Extracting Pcap from a Memory Image

Continuing from "https://www.datadigitally.com/2019/06/retrieving-memory-image-remotely.html"
where memory was captured remotely with the Windows Sysinternal's tool, psexec.exe, and memory capture tool, dumpit.exe.

This post will test the net capture extractor feature of the bulk extractor tool against the previously created memory image "memdump.mem".

From bulk extractor found here: http://downloads.digitalcorpora.org/downloads/bulk_extractor/

The command that will be used is:

bulk_extractor64.exe -x all -e net -o test/ memdump.mem
This command uses the "-x all" to disable all scanners.  And the "-e net" for the net scanner option of the tool.








The "-o test/" signifies the directory to which to output the extracted net objects.

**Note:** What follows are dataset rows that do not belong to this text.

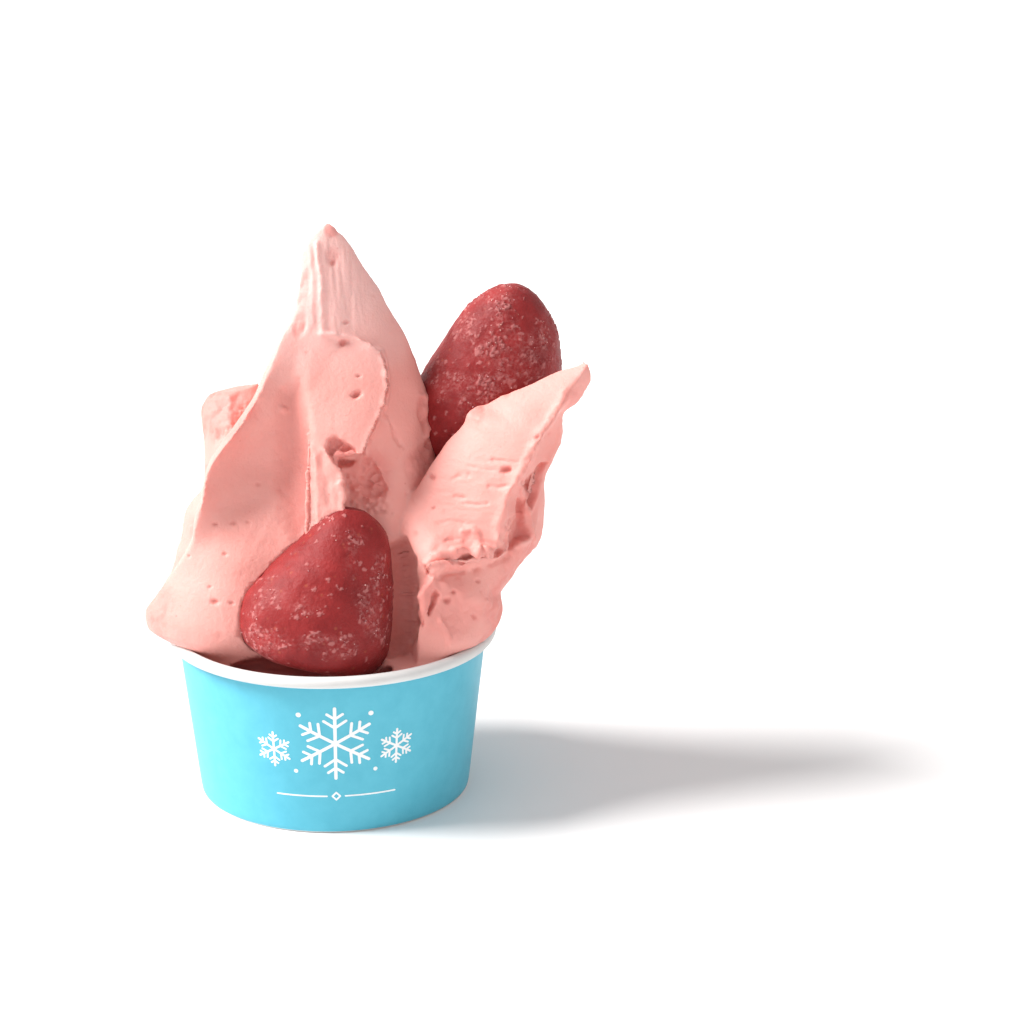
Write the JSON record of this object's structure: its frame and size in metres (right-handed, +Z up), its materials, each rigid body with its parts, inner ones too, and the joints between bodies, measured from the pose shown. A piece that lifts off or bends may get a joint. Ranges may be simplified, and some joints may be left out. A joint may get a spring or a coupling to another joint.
{
  "type": "sorbet cup",
  "caption": "Printed paper cup heaped with strawberry sorbet in tall spread peaks, with large frozen strawberries pressed into it.",
  "frame": {"origin": "middle of the whole footprint, on the surface that the cup stands on; the cup's own axis is 10 mm to the left of it, at -X, because the sorbet leans out to the right", "axes": "+Z up; -Y is the front, where the low strawberry lies against the rim; +X is to the right seen from the front"},
  "size_m": [0.1234, 0.092, 0.16],
  "materials": {
    "cup_board": "coated paper board, sky blue print with a white rolled rim, satin",
    "cup_inside": "plain white coated board, satin",
    "sorbet": "frozen strawberry sorbet, soft pink, fine torn grain, slightly wet in the hollows",
    "strawberry": "frozen strawberry, deep red under a thin uneven frost"
  },
  "bodies": {
    "root": {"cup_wall": "cup_board", "cup_floor": "cup_inside", "sorbet": "sorbet", "strawberry_front": "strawberry", "strawberry_back": "strawberry"}
  },
  "joints": []
}
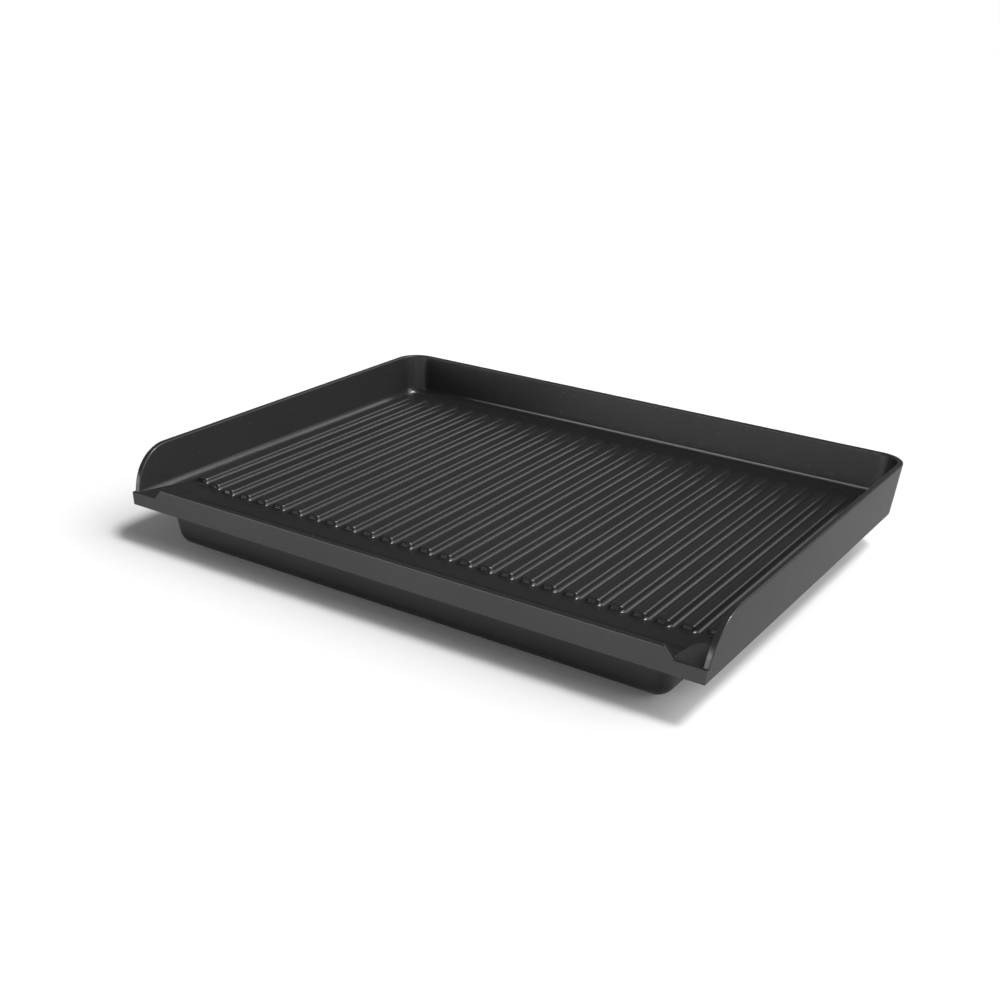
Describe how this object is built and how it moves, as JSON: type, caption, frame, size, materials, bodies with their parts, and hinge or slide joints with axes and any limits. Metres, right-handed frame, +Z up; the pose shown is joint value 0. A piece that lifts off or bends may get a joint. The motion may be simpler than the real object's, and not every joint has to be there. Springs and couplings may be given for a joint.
{
  "type": "electric griddle",
  "caption": "Table griddle with a ribbed cast plate, raised walls, a low front lip and two pouring spouts, which lifts off a shallow moulded base.",
  "frame": {"origin": "on the table, under the middle of the plate", "axes": "+X to the right and +Y to the back, seen from the open front of the plate; +Z up"},
  "size_m": [0.4596, 0.3445, 0.0677],
  "materials": {
    "coated_casting": "die-cast aluminium with a dark grey satin non-stick coating",
    "tub_moulding": "near-black heat-resistant moulding, matte",
    "foot_rubber": "black rubber, matte",
    "pad_silicone": "grey silicone, satin",
    "ceramic": "unglazed off-white steatite",
    "brass": "plated brass, satin",
    "steel": "plain steel, satin",
    "element_sheath": "dull olive-grey annealed sheath",
    "reflector_sheet": "bright rolled sheet",
    "screw_steel": "zinc-plated steel",
    "guard_sheet": "stainless sheet, satin"
  },
  "bodies": {
    "base": {"base_tub": "tub_moulding", "reflector_tray": "reflector_sheet", "reflector_screws": "screw_steel", "foot_screws": "screw_steel", "foot_front_left": "foot_rubber", "foot_front_right": "foot_rubber", "foot_rear_left": "foot_rubber", "foot_rear_right": "foot_rubber", "rest_pad_front_left": "pad_silicone", "rest_pad_front_right": "pad_silicone", "rest_pad_rear_left": "pad_silicone", "rest_pad_rear_right": "pad_silicone"},
    "plate": {"clamp_screws": "screw_steel", "cold_pin_live": "steel", "cold_pin_neutral": "steel", "element_clamp_1": "steel", "element_clamp_2": "steel", "element_clamp_3": "steel", "element_clamp_4": "steel", "element_clamp_5": "steel", "element_clamp_6": "steel", "element_clamp_7": "steel", "element_clamp_8": "steel", "end_seal_live": "ceramic", "end_seal_neutral": "ceramic", "griddle_plate": "coated_casting", "guard_screws": "screw_steel", "heating_element": "element_sheath", "inlet_block": "ceramic", "inlet_guard": "guard_sheet", "inlet_screws": "screw_steel", "link_nuts": "brass", "live_link": "brass", "live_pin": "brass", "neutral_link": "brass", "neutral_pin": "brass"}
  },
  "joints": [
    {"name": "plate_lift", "type": "slide", "parent": "base", "child": "plate", "axis": [0, 0, 1], "range_m": [0, 0.08]}
  ]
}
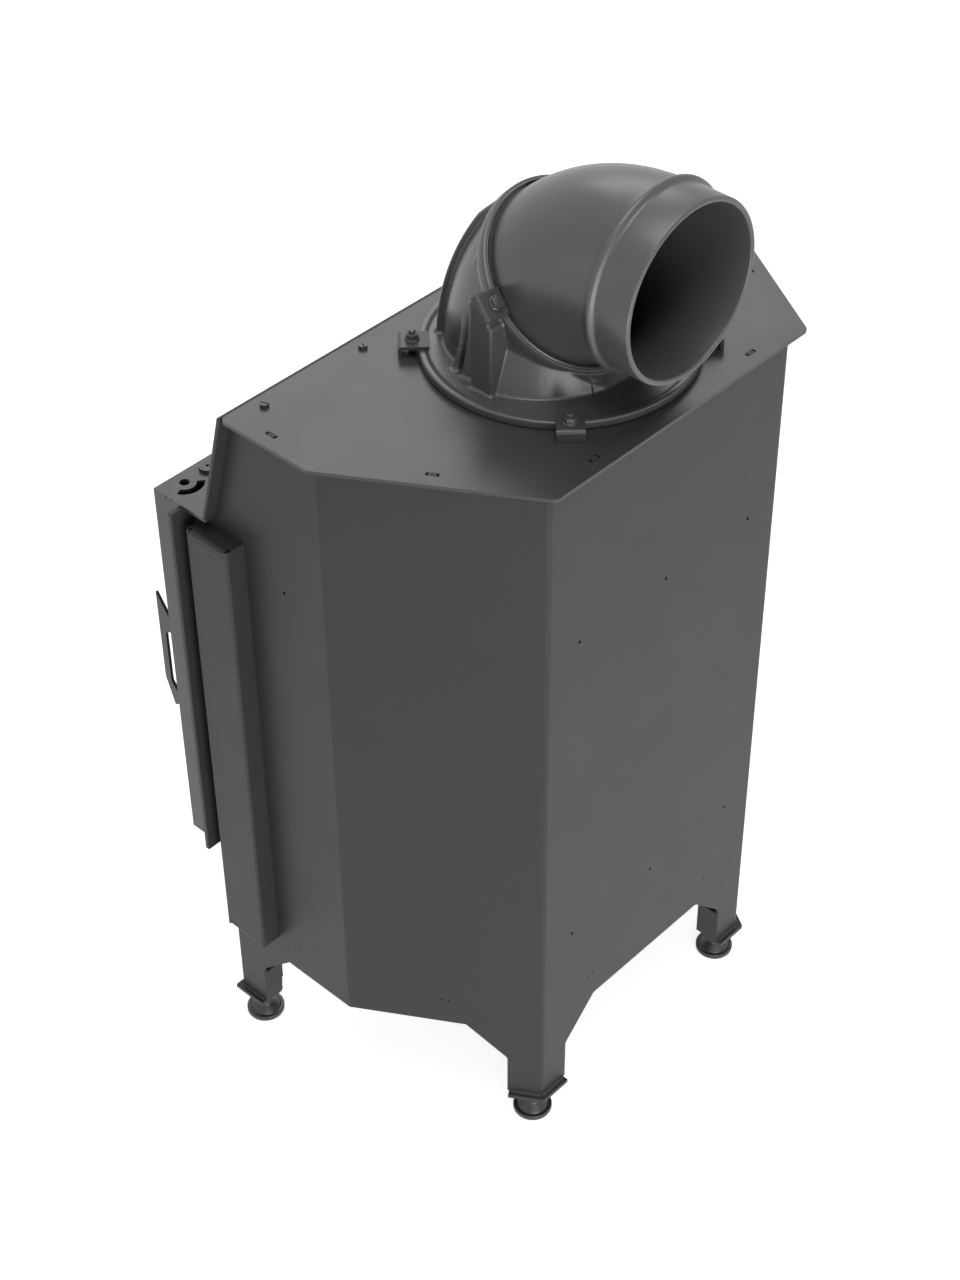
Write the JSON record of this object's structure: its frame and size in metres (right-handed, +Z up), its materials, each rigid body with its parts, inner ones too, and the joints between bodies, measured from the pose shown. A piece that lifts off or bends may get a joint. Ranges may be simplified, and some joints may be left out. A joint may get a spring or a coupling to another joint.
{
  "type": "wood stove insert",
  "caption": "Folded steel fireplace insert with splayed rear, glazed front door, side air ducts, levelling feet and a cast swivel flue elbow.",
  "frame": {"origin": "middle of the outline's footprint, on the floor under the feet", "axes": "+Z up, -Y towards the glazed door, +Y the way the flue collar points, +X to the right seen from the front"},
  "size_m": [0.7, 0.509, 1.2405],
  "materials": {
    "dark_paint": "satin",
    "top_paint": "satin",
    "cast_paint": "satin paint over a fine casting",
    "clamp_paint": "satin",
    "fastener_steel": "dull",
    "zinc_steel": "zinc plated",
    "foot_iron": "satin",
    "grate_iron": "matte",
    "pan_steel": "matte",
    "firebrick": "matte board",
    "seal_rope": "woven",
    "clear_glass": "clear",
    "handle_paint": "satin",
    "knob_black": "satin"
  },
  "bodies": {
    "root": {"body_shell": "dark_paint", "top_plate": "top_paint", "hood_plate": "dark_paint", "face_plate": "dark_paint", "door_frame": "top_paint", "lower_front_panel": "dark_paint", "floor_plate": "dark_paint", "side_duct_left": "dark_paint", "side_duct_right": "dark_paint", "leg_base_front_left": "dark_paint", "leg_base_front_right": "dark_paint", "leg_base_rear_left": "dark_paint", "leg_base_rear_right": "dark_paint", "leg_nuts": "zinc_steel", "hearth_stand": "dark_paint", "hearth_slab": "firebrick", "grate": "grate_iron", "ash_pan": "pan_steel", "brick_back": "firebrick", "brick_angle_left": "firebrick", "brick_angle_right": "firebrick", "brick_side_left": "firebrick", "brick_side_right": "firebrick", "baffle_plate": "firebrick", "baffle_ledges": "dark_paint", "log_guard": "grate_iron", "hood_liner": "dark_paint", "top_screws": "fastener_steel", "slider_guides": "dark_paint", "latch_keeper": "dark_paint", "turret_seal": "seal_rope", "flange_clamps": "clamp_paint", "flange_studs": "fastener_steel", "flange_nuts": "fastener_steel", "hinge_pins": "fastener_steel"},
    "door": {"door_panel": "dark_paint", "door_glass": "clear_glass", "glass_gasket": "seal_rope", "glass_clips": "fastener_steel", "clip_screws": "fastener_steel", "door_rope": "seal_rope", "stop_pin": "fastener_steel"},
    "handle": {"door_handle": "handle_paint", "latch_shaft": "fastener_steel", "latch_claw": "fastener_steel"},
    "air_control": {"air_slider": "dark_paint", "air_knob": "knob_black"},
    "foot_fl": {"foot_front_left": "foot_iron"},
    "foot_fr": {"foot_front_right": "foot_iron"},
    "foot_rl": {"foot_rear_left": "foot_iron"},
    "foot_rr": {"foot_rear_right": "foot_iron"},
    "turret": {"flue_turret": "cast_paint", "swivel_clamps": "clamp_paint", "swivel_bolts": "fastener_steel"},
    "elbow": {"flue_elbow": "cast_paint"}
  },
  "joints": [
    {"name": "door_hinge", "type": "hinge", "parent": "root", "child": "door", "pos_m": [-0.304, -0.1945, 0.5835], "axis": [0, 0, -1], "range_deg": [0, 98]},
    {"name": "handle_turn", "type": "hinge", "parent": "door", "child": "handle", "pos_m": [0.3083, -0.2255, 0.5635], "axis": [0, 0, -1], "range_deg": [0, 22]},
    {"name": "air_slide", "type": "slide", "parent": "root", "child": "air_control", "axis": [1, 0, 0], "range_m": [0, 0.05]},
    {"name": "foot_fl_screw", "type": "slide", "parent": "root", "child": "foot_fl", "axis": [0, 0, -1], "range_m": [0, 0.015]},
    {"name": "foot_fr_screw", "type": "slide", "parent": "root", "child": "foot_fr", "axis": [0, 0, -1], "range_m": [0, 0.015]},
    {"name": "foot_rl_screw", "type": "slide", "parent": "root", "child": "foot_rl", "axis": [0, 0, -1], "range_m": [0, 0.015]},
    {"name": "foot_rr_screw", "type": "slide", "parent": "root", "child": "foot_rr", "axis": [0, 0, -1], "range_m": [0, 0.015]},
    {"name": "turret_swivel", "type": "hinge", "parent": "root", "child": "turret", "pos_m": [0, 0.0805, 0.994], "axis": [0, 0, 1], "continuous": true},
    {"name": "elbow_swivel", "type": "hinge", "parent": "turret", "child": "elbow", "pos_m": [0, 0.09638, 1.09312], "axis": [0, 0.7071, 0.7071], "continuous": true}
  ]
}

*As a note network connections related to a memory image are a great way to try and see what the machine was connected to at the time of the memory capture.
Using, the memory forensics tool, Volatility's netscan module, will provide insightful data regarding network connections at the time of the capture.  Including source and destination IP addresses, ports, protocols, and process ids (PIDs).

After running the above command the output of the bulk_extractor64.exe tool is located in the "test/" directory is as follows:
There now contains text files detailing network artifacts from the image

















This being a memory capture from a Windows 10 machine, and with the bulk extractor open source from a few years back.  I tend to wonder if offsets and structure locations in memory have changed to where certain outputs may be effected by the net scanner.

However we do get a pcap, and can view in wireshark.
It is not a complete packet capture that one may get from a network sensor.  And timestamps are off.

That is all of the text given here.